INSTRUCTION:
Only the lines from the one with "---- The leash" through the one with "points = [vertex.co" are to be restated, word for word, with both of them included.

# # # # #

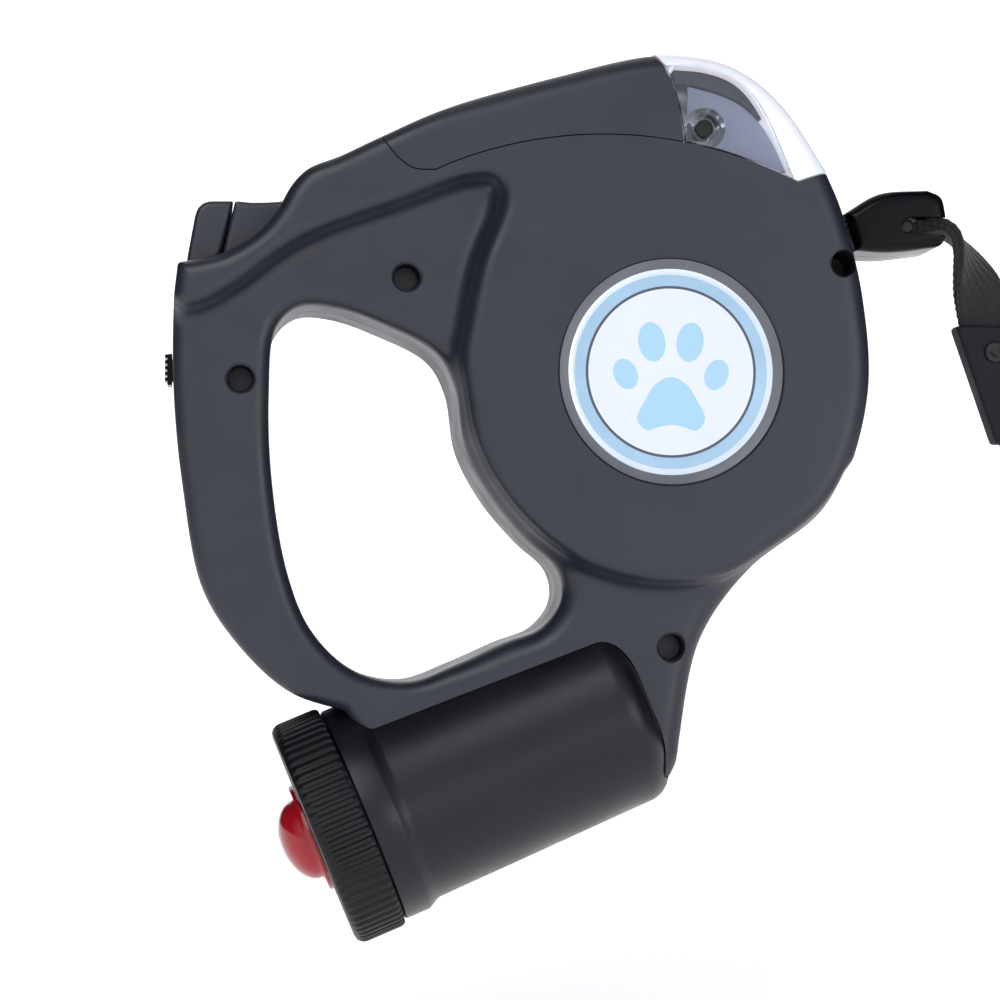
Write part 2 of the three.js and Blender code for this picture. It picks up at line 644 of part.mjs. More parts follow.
/** The eye that the strap is looped through, with a headed shank that turns in the snap. */
function swivelEye() {
  const plate = outline([-10, 1.5], [10, 1.5], [10, -6.5], [4, -11.5], [-4, -11.5], [-10, -6.5]);
  const window = outline([-7.4, -1.5], [7.4, -1.5], [7.4, -5.6], [2.6, -8.6], [-2.6, -8.6], [-7.4, -5.6]);
  const shank = turned([[0, -19], [3.2, -19], [3.2, -17.4], [2.1, -17.4], [2.1, -10.5], [0, -10.5]], 16, false);
  const body = solid(rounded(plate, 1.4, 0.5, 1)).subtract(solid(prism(window, -5, 5)));
  return piece("swivel_eye", body.add(solid(shank.rotateX(Math.PI / 2))), "steel");
}

/** The snap: a socket for the eye, a bore for the bolt and a hook that the bolt closes. */
function snapBody() {
  const hook = outline(
    [3.2, -21], [9.4, -23], arc([0, -42], 9.8, 0, -180, 10), [-9.8, -40.3], [-4.6, -40.3],
    arc([0, -43], 4.6, 180, 360, 8), [4.4, -30],
  );
  const head = turned([[0, -23.5], [4.9, -23.5], [5.4, -22], [5.4, -13.6], [4.6, -12.8], [0, -12.8]], 20, false);
  const housing = new THREE.CylinderGeometry(3.3, 3.3, 20.2, 16).rotateX(Math.PI / 2).translate(-7, 0, -23.9);
  const socket = turned([[0, -19.6], [3.6, -19.6], [3.6, -16.9], [2.5, -16.9], [2.5, -10], [0, -10]], 16, false);
  const bore = new THREE.CylinderGeometry(2.1, 2.1, 20.4, 16).rotateX(Math.PI / 2).translate(-7, 0, -25.6);
  const slot = block([-8.1, -6, -32.6], [-5.9, 0, -22]);
  const body = joined(
    solid(rounded(hook, 2.9, 0.9, 1)),
    solid(head.rotateX(Math.PI / 2)),
    solid(housing),
    solid(block([-6, -2.9, -27], [5.5, 2.9, -18])),
  );
  const cuts = joined(solid(socket.rotateX(Math.PI / 2)), solid(bore), solid(slot));
  return piece("snap_body", body.subtract(cuts), "steel");
}

/** The bolt that closes the snap, with its thumb knob, and the spring behind it. */
function snapBolt() {
  const shaft = new THREE.CylinderGeometry(1.75, 1.75, 14.7, 14).rotateX(Math.PI / 2).translate(-7, 0, -32.65);
  const knob = block([-7.8, -5.6, -31.4], [-6.2, 0, -28.6]);
  return piece("snap_bolt", solid(shaft).add(solid(knob)), "steel");
}

function boltSpring() {
  const shape = new THREE.CylinderGeometry(1.6, 1.6, 9.2, 10).rotateX(Math.PI / 2).translate(-7, 0, -20.4);
  return piece("bolt_spring", shape, "steel");
}

/** The snap hangs in line with the strap, below its straight stretch. */
function snap() {
  const group = new THREE.Group();
  const reach = STRAP_STRAIGHT + EYE_DROP;
  const [x, z] = STRAP_BEND_END;
  group.position.set(x + Math.sin(STRAP_LEAN) * reach, 0, z - Math.cos(STRAP_LEAN) * reach);
  group.rotation.y = -STRAP_LEAN;
  group.add(swivelEye(), snapBody(), snapBolt(), boltSpring());
  return group;
}

// ---- Brake --------------------------------------------------------------------------------

/** The brake button, hollow and open below. Its front and back lean alike, and it slides along them. */
function brakeButton() {
  const front = (z) => -96 + BUTTON_LEAN * (z - 40);
  const shape = outline([front(15.5), 15.5], [front(37.8), 37.8], [-102, 37.7], [-103.9, 36.6],
    [-105, 34], [-106.6, 25], [-106.6, 15.5]);
  const wall = (z) => [front(z) - 1.7, z];
  const roof = outline(wall(31.3), [-103.1, 31.3], [-105, 24], [-105, 14], wall(14));
  const body = solid(rounded(shape, THUMB_HALF - GAP, 0.8, 1))
    .subtract(solid(prism(roof, -10.6, 10.6)))
    .subtract(solid(block([-105, -4.2, 14], [-95, 4.2, 31.3])));
  return piece("brake_button", body, "shell");
}

/** The lock slides forward over the button's link, under the arm's edge. */
function lockSlider() {
  const lean = (x, z) => [x + BUTTON_LEAN * (z - 40), z];
  const shape = outline(
    lean(-95.6, 25.8), lean(-95.6, 37.8), [-89, 37.7], [-83.8, 38.2],
    [-78.6, 38.6], [-78.6, 35.3], [-84, 31.6], [-91, 26],
  );
  const roof = outline([-93.4, 35.6], [-78, 35.9], [-78, 20], [-100, 20], [-100, 31.2], [-93.4, 31.2]);
  const body = solid(rounded(shape, THUMB_HALF - GAP, 0.8, 1));
  return piece("lock_slider", body.subtract(solid(prism(roof, -10.9, 10.9))), "shell");
}

/** The link from the button to the spool's teeth. */
function brakeRod() {
  const path = through([[-94.6, 24], [-88, 28.6], [-72, 31], [-56, 29.9], [-44, 27.6], [-33.9, 25.5]], 12);
  return piece("brake_rod", prism(ribbon(path, 3.6), RATCHET[0] + 0.3, RATCHET[1] - 0.3), "grey");
}

function buttonSpring() {
  const shape = new THREE.CylinderGeometry(1.9, 1.9, 20.1, 12).rotateX(Math.PI / 2);
  return piece("button_spring", shape.translate(-101.5, 0, 20.85), "steel");
}

/** The ribbed slide on the back of the grip, with its foot inside the case. */
function rearSlide() {
  const ribs = outline([-111.6, 4.4], [-109.9, 4.4], [-109.9, -2.4], [-110.6, -2.6], [-111.4, -1]);
  const parts = joined(
    solid(prism(ribs, -3.2, 3.2)),
    solid(block([-110.2, -2, -1.6], [-105.5, 2, 3.4])),
    solid(block([-106.1, -4, -3.5], [-105.1, 4, 5.3])),
  );
  return piece("rear_slide", parts, "black");
}

// ---- Bag barrel ---------------------------------------------------------------------------

function bagBarrel() {
  const neck = BARREL_BORE + 1.5;
  const inner = BARREL_LENGTH - 2.8;
  const profile = [
    [BARREL_BORE, -8], [neck, -8], [neck, GAP], [BARREL_RADIUS + 1.5, GAP], ...barrelProfile(0),
    [0, inner], [14, inner], [BARREL_BORE - 1, inner - 4], [BARREL_BORE, -8],
  ];
  const start = profile.findIndex(([radius]) => radius === 0);
  const ordered = [...profile.slice(start + 1), ...profile.slice(1, start + 1)];
  return turned(ordered, 36, false);
}

function bagCap() {
  return turned([
    [9.2, -CAP_LENGTH], [CAP_RADIUS - 2, -CAP_LENGTH], [CAP_RADIUS - 0.6, -CAP_LENGTH + 0.6],
    [CAP_RADIUS, -CAP_LENGTH + 2], [CAP_RADIUS, 0], [22.6, 0], [22.6, -9.2], [9.2, -9.2],
  ], 40);
}

/** The soft outlet: a hollow dome on a flange, buttoned into the hole of the cap. */
function bagOutlet() {
  const face = -CAP_LENGTH - GAP;
  return turned([
    [0, face - 7.2], [4.2, face - 6.6], [7.4, face - 4.6], [9.1, face - 1.2], [12.5, face - 0.9],
    [12.5, face], [8.9, face], [8.9, -8.9], [11, -8.9], [11, -8.1], [7.4, -8.1], [7.2, face - 2.4],
    [5.4, face - 4.4], [0, face - 5.6],
  ], 28, false);
}

function barrel() {
  const group = new THREE.Group();
  group.applyMatrix4(barrelMatrix());
  group.add(
    piece("bag_barrel", bagBarrel(), "shell"),
    piece("bag_cap", bagCap(), "black"),
    piece("cap_seal", turned([[BARREL_BORE, -8.9], [22.3, -8.9], [22.3, -8.3], [BARREL_BORE, -8.3]], 32), "rubber"),
    piece("bag_outlet", bagOutlet(), "red"),
    piece("bag_roll", turned([[7, 1], [16.4, 1], [16.4, 60], [7, 60]], 28), "film"),
    piece("roll_core", turned([[5.6, 0.5], [6.7, 0.5], [6.7, 60.5], [5.6, 60.5]], 20), "paper"),
  );
  return group;
}

// ---- The leash ----------------------------------------------------------------------------

const leash = new THREE.Group();
leash.position.set(...AXLE_PLACE);
leash.add(
  ...caseHalves(),
  ...caseScrews(),
  ...labels(),
  ...lamp(),
  ...spoolPieces(),
  mouthGuide(),
  ...stopper(),
  tapeLead(),
  strap(),
  strapSleeve(),
  rivet(),
  snap(),
  brakeButton(),
  lockSlider(),
  brakeRod(),
  buttonSpring(),
  rearSlide(),
  barrel(),
);

const part = new THREE.Group();
part.add(leash);
export default part;
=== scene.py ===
"""A retractable leash, held by its grip: the visible pieces over the CAD frame, the stage and the camera."""

import json
import logging
import math
from collections.abc import Callable, Iterable, Sequence
from dataclasses import dataclass, field
from enum import Enum

import bmesh
import bpy
import numpy as np
from mathutils import Matrix, Vector


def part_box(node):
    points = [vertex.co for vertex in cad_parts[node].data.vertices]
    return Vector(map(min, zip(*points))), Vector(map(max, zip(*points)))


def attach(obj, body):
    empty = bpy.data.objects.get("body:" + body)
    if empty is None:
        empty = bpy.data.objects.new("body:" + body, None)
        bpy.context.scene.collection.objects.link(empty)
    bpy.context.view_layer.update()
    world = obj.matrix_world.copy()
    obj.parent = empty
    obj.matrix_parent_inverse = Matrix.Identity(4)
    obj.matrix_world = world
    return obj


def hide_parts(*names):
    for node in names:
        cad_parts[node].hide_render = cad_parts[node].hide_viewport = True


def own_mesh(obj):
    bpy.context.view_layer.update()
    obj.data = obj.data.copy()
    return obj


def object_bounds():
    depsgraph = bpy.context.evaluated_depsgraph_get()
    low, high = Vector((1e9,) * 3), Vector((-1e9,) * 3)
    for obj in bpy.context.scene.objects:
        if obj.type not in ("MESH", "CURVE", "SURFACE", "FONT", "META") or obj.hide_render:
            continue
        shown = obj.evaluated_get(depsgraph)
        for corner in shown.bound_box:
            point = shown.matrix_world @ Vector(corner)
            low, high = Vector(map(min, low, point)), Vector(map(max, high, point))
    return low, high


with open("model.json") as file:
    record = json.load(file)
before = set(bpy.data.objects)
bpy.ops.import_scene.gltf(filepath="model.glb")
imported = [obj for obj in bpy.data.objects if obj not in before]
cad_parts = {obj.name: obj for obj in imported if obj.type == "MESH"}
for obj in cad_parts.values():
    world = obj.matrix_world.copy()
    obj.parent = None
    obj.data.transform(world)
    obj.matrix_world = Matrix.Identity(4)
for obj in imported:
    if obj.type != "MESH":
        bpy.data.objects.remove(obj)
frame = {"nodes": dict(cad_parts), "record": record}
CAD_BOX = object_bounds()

LOG = logging.getLogger("leash")
MM = 0.001
Pair = tuple[float, float]
Triple = tuple[float, float, float]
Field = Callable[[np.ndarray, np.ndarray, np.ndarray], np.ndarray]

AXLE = (Vector(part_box("axle")[0]) + Vector(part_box("axle")[1])) / 2
DRUM = Matrix.Translation(AXLE) @ Matrix.Scale(MM, 4)  # millimetres about the axle to the row frame


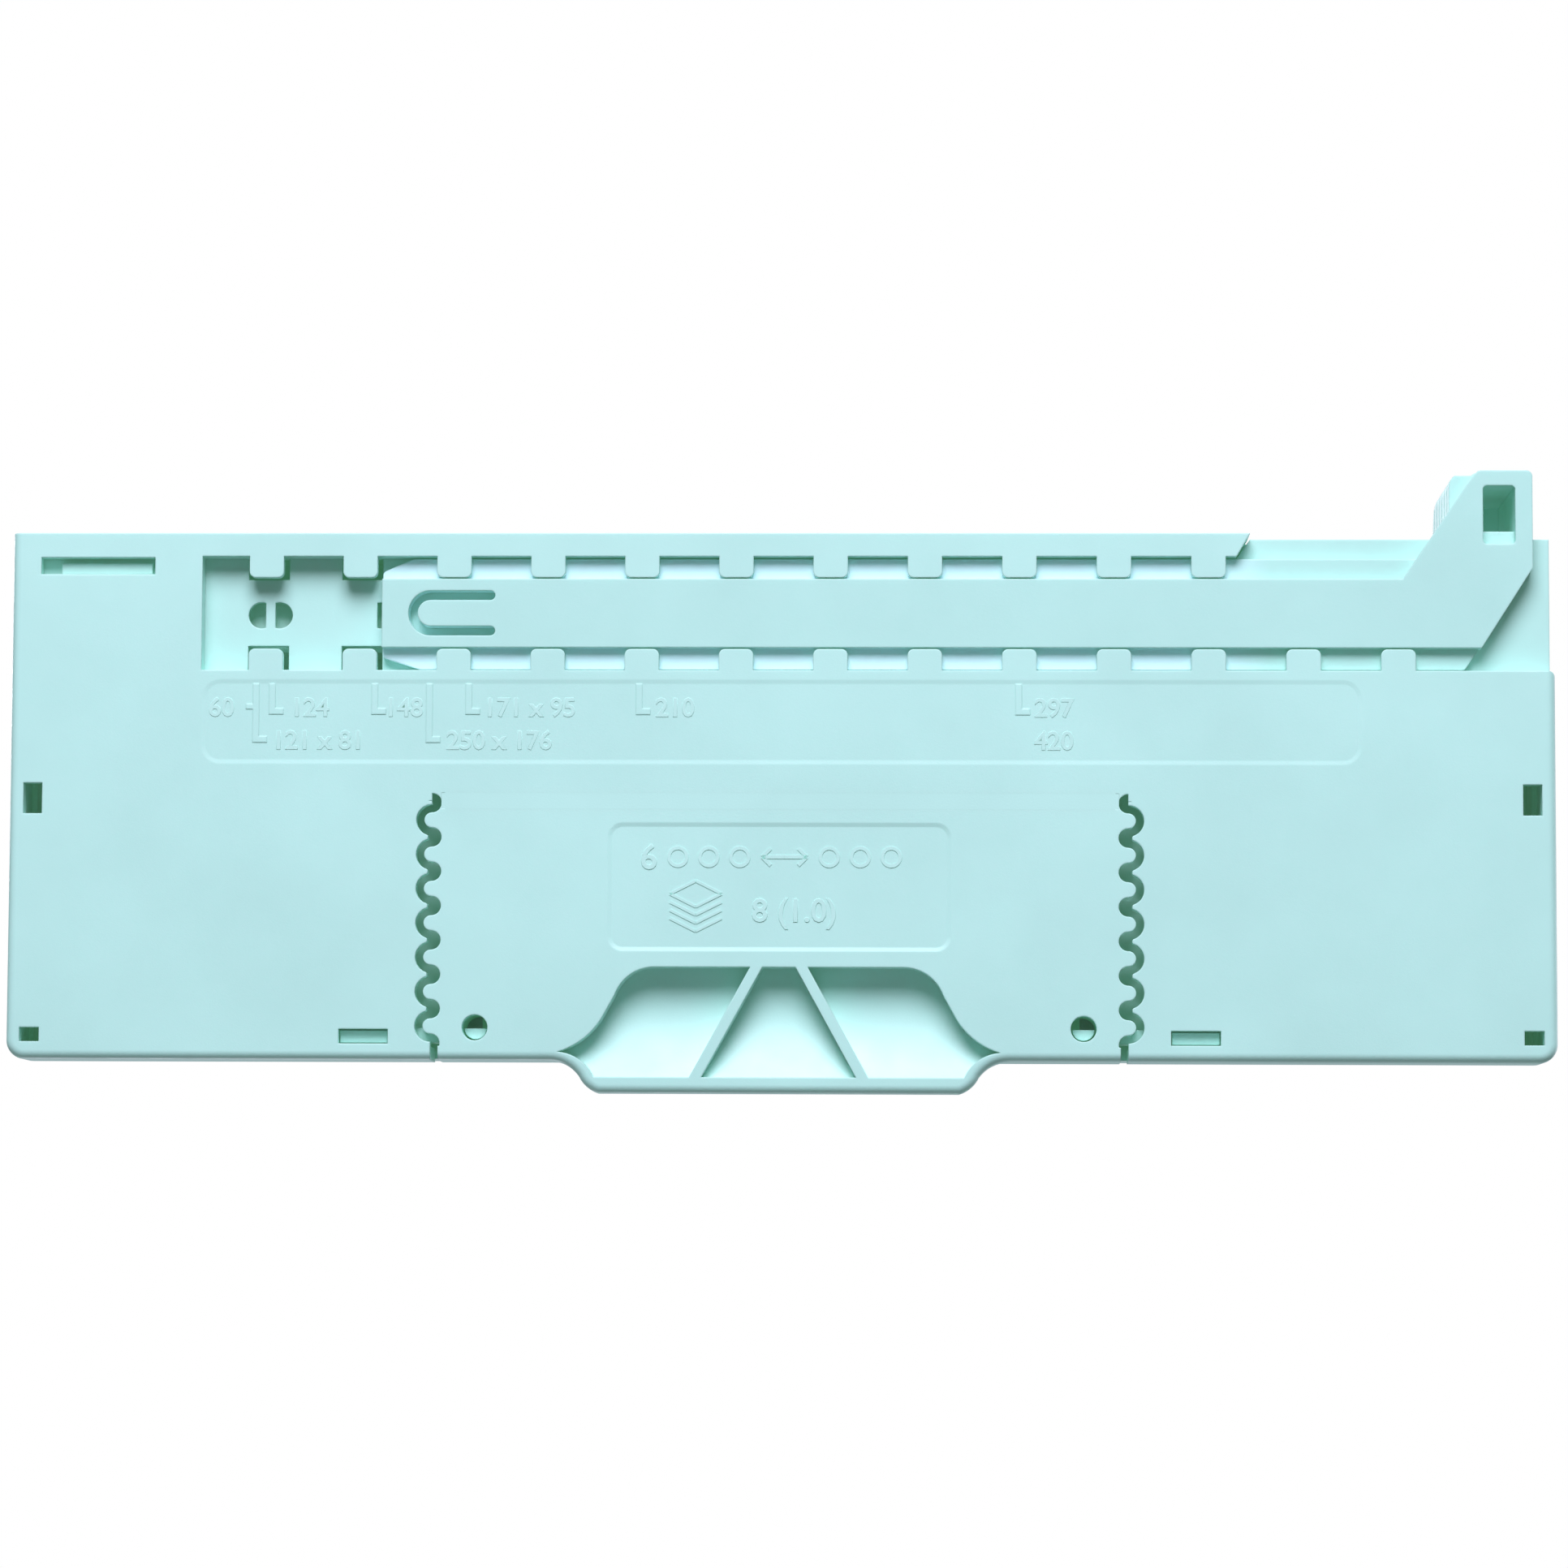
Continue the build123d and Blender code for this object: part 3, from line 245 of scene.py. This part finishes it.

# # # # #

THE REPLY:
// ---- The leash ----------------------------------------------------------------------------

const leash = new THREE.Group();
leash.position.set(...AXLE_PLACE);
leash.add(
  ...caseHalves(),
  ...caseScrews(),
  ...labels(),
  ...lamp(),
  ...spoolPieces(),
  mouthGuide(),
  ...stopper(),
  tapeLead(),
  strap(),
  strapSleeve(),
  rivet(),
  snap(),
  brakeButton(),
  lockSlider(),
  brakeRod(),
  buttonSpring(),
  rearSlide(),
  barrel(),
);

const part = new THREE.Group();
part.add(leash);
export default part;
=== scene.py ===
"""A retractable leash, held by its grip: the visible pieces over the CAD frame, the stage and the camera."""

import json
import logging
import math
from collections.abc import Callable, Iterable, Sequence
from dataclasses import dataclass, field
from enum import Enum

import bmesh
import bpy
import numpy as np
from mathutils import Matrix, Vector


def part_box(node):
    points = [vertex.co for vertex in cad_parts[node].data.vertices]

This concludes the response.